**Given request:** From the entries below, copy every line holding the word "context".

**Data records:**
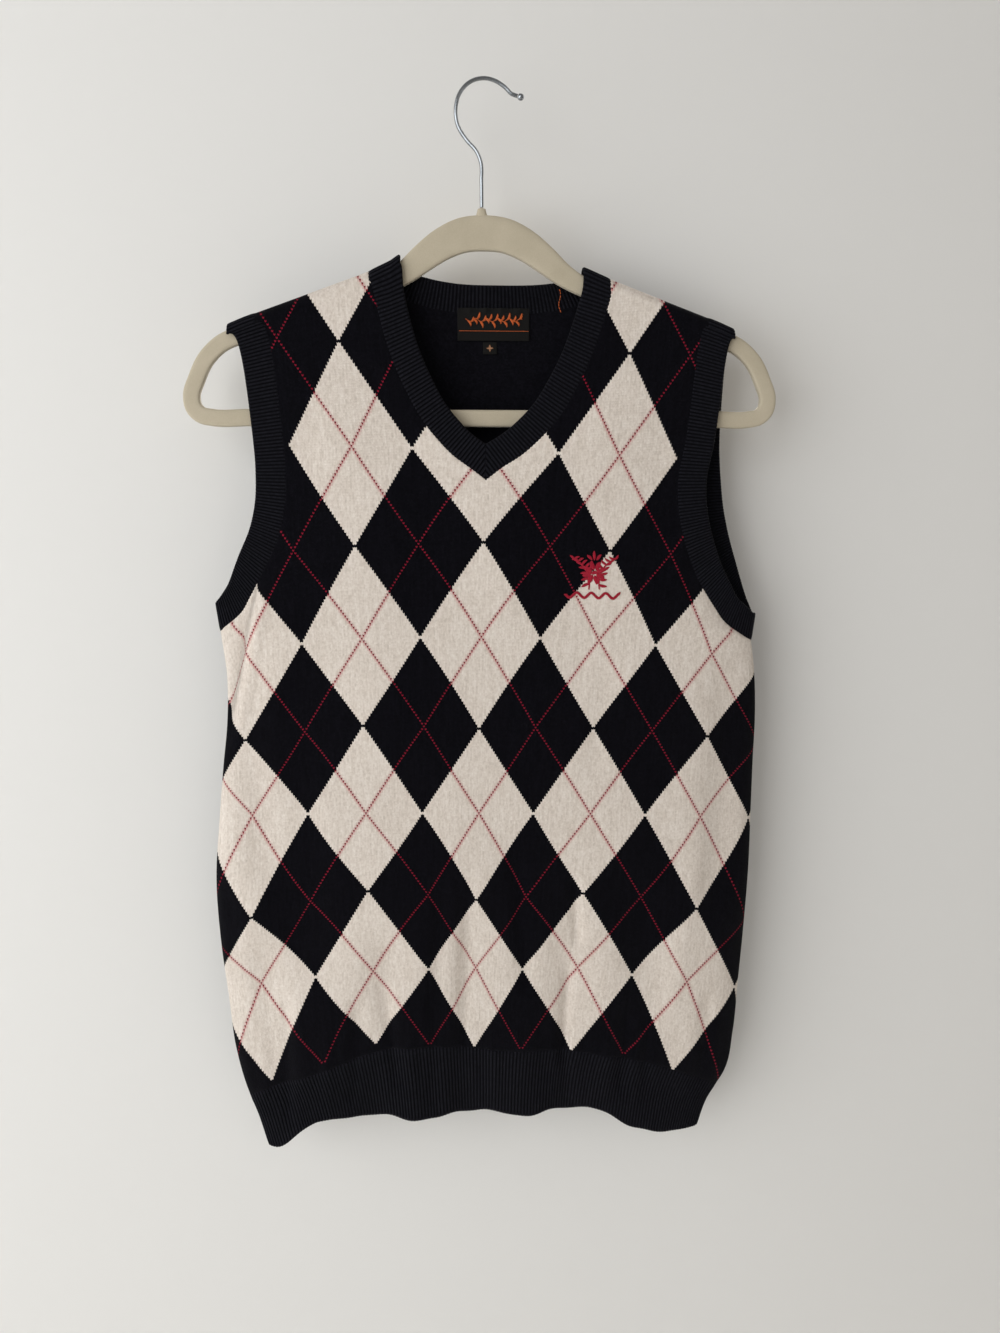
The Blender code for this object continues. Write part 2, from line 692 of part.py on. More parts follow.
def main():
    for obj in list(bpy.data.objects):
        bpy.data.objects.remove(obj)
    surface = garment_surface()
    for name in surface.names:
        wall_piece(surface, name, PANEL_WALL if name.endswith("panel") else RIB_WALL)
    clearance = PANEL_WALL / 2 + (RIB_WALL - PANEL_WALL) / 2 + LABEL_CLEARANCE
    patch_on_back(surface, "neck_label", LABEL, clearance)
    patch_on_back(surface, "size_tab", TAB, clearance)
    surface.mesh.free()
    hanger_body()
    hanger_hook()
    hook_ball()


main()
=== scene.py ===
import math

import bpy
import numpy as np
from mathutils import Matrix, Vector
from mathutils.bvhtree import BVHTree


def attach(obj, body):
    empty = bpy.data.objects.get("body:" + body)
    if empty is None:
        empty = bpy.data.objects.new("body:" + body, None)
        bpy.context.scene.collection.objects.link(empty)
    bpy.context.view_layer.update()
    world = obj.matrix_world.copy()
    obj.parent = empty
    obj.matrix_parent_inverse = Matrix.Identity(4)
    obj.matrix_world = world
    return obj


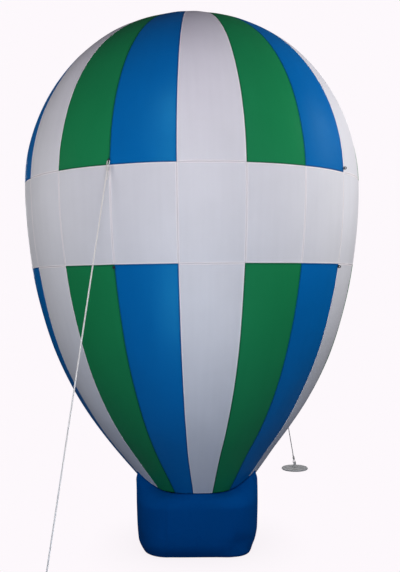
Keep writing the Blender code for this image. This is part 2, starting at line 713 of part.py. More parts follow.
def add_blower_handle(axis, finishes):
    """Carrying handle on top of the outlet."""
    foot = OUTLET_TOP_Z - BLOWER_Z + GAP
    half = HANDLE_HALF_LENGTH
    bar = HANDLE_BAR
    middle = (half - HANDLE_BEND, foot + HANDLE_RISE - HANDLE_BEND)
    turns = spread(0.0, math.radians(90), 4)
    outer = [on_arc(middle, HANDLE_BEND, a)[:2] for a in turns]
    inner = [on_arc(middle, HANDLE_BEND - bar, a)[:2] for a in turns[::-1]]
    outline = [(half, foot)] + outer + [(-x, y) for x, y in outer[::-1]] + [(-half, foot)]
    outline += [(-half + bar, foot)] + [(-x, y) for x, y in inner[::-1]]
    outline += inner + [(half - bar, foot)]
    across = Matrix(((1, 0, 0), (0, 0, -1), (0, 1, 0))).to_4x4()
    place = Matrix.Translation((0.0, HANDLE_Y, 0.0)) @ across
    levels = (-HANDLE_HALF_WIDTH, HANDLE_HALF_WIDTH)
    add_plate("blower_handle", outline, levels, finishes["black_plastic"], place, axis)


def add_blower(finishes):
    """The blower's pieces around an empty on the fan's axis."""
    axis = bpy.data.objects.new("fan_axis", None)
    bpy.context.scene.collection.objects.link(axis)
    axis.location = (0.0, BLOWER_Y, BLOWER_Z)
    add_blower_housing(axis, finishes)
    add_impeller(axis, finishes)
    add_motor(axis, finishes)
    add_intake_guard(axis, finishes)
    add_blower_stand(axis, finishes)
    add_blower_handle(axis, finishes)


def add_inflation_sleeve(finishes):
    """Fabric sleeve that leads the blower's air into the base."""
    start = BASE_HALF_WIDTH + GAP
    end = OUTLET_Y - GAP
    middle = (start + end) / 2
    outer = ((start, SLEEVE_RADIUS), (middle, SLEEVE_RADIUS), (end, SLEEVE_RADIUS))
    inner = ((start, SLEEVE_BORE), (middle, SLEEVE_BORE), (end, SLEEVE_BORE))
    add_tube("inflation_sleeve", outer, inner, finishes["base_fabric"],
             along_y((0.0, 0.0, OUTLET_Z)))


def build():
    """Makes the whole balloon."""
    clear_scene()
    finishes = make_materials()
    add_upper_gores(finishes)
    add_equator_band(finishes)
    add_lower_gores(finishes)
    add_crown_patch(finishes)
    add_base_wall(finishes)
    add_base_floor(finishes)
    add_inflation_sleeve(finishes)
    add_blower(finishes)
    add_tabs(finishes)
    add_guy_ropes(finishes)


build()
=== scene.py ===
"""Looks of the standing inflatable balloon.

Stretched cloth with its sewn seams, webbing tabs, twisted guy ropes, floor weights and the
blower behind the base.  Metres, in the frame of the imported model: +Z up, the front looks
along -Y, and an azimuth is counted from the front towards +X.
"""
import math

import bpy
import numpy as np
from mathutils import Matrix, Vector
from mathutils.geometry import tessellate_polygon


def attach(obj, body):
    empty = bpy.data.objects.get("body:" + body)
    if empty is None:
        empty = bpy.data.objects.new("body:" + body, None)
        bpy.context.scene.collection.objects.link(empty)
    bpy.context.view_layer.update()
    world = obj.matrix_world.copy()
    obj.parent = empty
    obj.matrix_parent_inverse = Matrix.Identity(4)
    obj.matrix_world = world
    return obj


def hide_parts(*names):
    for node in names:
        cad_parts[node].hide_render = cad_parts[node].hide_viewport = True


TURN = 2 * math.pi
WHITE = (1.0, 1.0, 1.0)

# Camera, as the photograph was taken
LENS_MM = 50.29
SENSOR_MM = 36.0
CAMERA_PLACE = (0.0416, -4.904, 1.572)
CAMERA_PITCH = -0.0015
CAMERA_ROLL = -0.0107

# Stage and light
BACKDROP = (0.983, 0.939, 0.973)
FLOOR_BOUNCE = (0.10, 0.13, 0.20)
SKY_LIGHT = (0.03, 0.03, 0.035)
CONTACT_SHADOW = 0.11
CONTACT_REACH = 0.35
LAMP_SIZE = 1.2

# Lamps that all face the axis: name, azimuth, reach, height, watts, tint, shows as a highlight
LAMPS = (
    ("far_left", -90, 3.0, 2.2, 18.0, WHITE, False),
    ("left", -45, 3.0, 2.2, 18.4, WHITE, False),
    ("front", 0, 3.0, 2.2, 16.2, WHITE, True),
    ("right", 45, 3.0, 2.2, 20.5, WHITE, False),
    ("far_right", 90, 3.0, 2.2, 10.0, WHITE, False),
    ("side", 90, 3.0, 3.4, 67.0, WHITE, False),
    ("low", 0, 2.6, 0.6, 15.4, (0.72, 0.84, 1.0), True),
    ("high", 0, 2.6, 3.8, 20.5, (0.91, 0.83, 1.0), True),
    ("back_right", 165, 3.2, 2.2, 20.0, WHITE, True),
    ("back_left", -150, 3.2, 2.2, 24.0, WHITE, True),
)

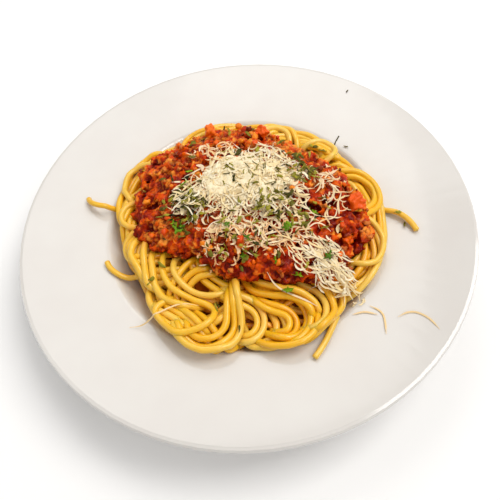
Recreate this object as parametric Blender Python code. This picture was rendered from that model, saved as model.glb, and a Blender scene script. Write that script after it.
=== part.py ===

--

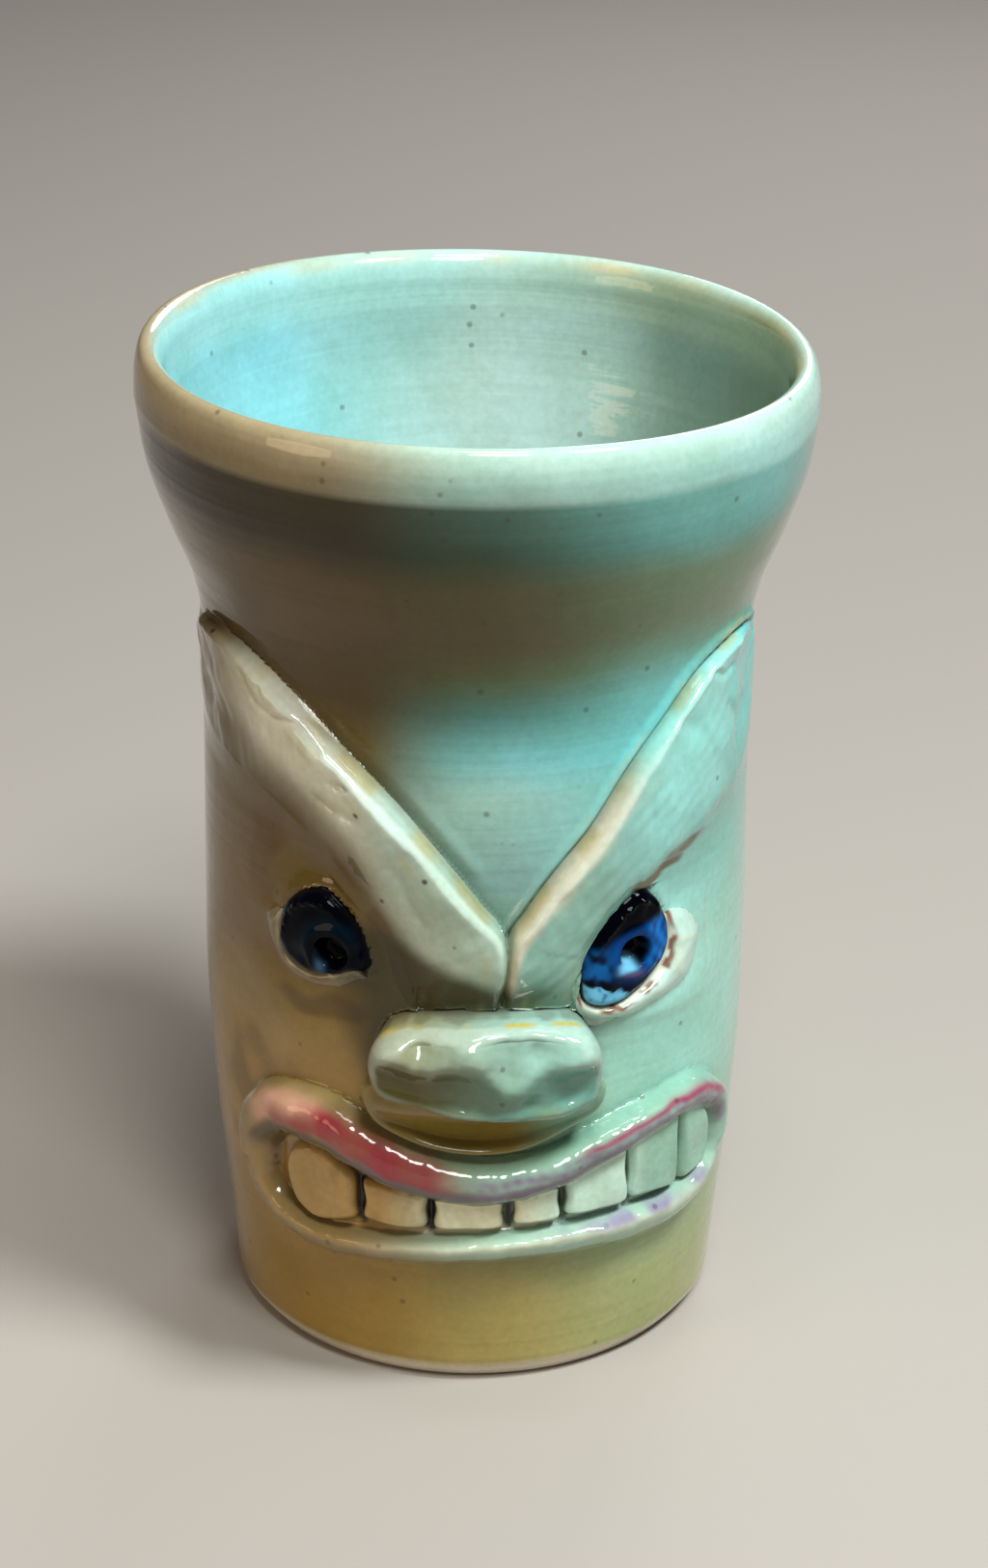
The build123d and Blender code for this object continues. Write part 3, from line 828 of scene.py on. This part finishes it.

--

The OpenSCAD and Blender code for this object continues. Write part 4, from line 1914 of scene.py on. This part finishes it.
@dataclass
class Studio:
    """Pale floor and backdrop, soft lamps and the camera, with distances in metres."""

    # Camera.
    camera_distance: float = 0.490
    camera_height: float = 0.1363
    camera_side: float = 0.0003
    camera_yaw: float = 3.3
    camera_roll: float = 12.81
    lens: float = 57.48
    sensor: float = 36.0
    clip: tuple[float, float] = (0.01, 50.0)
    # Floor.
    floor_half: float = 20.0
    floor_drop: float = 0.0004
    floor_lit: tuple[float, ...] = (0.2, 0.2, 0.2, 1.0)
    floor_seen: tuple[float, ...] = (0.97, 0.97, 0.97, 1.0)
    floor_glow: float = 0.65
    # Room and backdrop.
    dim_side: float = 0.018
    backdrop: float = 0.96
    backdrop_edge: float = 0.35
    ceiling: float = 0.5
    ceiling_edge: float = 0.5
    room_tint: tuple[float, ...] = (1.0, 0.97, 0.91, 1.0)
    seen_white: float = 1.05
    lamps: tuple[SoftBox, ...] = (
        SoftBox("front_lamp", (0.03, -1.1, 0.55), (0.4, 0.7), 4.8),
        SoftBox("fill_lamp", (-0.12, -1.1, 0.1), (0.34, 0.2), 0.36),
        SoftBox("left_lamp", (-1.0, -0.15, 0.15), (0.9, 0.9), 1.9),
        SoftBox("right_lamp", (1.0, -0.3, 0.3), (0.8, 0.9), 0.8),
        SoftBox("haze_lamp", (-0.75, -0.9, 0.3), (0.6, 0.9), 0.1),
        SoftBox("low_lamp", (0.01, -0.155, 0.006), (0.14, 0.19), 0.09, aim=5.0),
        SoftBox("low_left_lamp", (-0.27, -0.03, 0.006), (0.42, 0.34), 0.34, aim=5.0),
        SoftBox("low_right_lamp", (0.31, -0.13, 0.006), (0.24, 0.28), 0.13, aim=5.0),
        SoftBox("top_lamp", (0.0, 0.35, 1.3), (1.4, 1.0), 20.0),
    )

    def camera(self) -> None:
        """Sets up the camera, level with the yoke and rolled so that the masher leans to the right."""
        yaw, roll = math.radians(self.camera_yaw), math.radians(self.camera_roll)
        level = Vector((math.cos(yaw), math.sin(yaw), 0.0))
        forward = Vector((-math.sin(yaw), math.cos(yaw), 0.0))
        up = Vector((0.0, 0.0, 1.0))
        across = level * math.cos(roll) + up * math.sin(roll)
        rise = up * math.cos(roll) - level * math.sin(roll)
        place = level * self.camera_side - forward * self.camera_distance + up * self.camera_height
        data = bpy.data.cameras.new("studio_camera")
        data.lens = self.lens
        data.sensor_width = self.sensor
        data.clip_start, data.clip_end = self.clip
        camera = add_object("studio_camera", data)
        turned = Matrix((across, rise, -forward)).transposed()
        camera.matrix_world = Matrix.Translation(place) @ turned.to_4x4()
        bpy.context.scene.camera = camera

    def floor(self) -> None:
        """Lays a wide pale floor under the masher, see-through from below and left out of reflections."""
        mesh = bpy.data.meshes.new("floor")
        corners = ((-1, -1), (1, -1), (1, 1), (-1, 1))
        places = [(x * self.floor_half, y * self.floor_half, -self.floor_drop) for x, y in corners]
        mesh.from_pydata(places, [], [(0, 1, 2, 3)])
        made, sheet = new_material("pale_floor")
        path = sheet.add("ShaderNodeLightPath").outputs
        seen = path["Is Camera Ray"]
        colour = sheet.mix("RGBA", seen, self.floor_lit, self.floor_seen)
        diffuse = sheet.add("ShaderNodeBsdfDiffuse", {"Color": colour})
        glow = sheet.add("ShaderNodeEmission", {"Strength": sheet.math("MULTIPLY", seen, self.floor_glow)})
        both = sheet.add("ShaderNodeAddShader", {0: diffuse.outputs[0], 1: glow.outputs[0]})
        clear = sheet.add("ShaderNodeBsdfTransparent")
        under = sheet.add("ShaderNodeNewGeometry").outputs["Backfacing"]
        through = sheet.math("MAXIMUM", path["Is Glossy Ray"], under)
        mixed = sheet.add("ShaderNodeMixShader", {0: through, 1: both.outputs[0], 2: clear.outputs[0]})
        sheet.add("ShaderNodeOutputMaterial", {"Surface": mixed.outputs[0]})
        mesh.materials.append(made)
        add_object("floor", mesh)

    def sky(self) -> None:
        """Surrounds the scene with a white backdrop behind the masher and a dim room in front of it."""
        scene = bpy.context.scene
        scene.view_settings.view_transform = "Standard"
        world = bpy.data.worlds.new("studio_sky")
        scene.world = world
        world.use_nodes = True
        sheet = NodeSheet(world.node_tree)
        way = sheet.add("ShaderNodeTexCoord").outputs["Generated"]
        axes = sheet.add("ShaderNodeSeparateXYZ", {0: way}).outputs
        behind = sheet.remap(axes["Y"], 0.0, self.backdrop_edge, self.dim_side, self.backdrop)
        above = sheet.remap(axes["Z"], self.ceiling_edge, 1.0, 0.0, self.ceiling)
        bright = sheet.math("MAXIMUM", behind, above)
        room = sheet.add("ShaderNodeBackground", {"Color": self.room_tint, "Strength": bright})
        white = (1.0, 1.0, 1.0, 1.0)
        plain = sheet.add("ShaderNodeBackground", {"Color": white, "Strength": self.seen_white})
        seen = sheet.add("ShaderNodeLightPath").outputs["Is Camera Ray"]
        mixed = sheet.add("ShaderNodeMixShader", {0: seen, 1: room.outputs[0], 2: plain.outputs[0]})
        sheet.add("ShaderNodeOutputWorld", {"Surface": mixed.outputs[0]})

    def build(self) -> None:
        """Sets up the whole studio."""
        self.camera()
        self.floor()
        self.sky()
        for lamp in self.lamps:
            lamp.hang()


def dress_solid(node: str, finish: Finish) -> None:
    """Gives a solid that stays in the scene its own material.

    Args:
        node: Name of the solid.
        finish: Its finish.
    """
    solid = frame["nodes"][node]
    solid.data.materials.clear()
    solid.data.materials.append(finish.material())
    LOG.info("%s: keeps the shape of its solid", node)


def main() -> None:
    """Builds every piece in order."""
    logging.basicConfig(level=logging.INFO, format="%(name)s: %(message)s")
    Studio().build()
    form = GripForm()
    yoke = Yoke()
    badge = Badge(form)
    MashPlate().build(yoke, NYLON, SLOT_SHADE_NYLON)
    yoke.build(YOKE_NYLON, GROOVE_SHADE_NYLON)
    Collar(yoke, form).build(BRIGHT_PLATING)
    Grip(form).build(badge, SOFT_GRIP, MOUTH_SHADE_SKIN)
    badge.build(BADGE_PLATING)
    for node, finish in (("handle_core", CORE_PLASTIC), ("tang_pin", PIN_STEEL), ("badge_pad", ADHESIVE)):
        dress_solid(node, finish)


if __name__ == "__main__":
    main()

**Result of this task:**
        bpy.context.scene.collection.objects.link(empty)
    bpy.context.view_layer.update()
    bpy.context.scene.collection.objects.link(axis)
        bpy.context.scene.collection.objects.link(empty)
    bpy.context.view_layer.update()
        bpy.context.scene.camera = camera
        scene = bpy.context.scene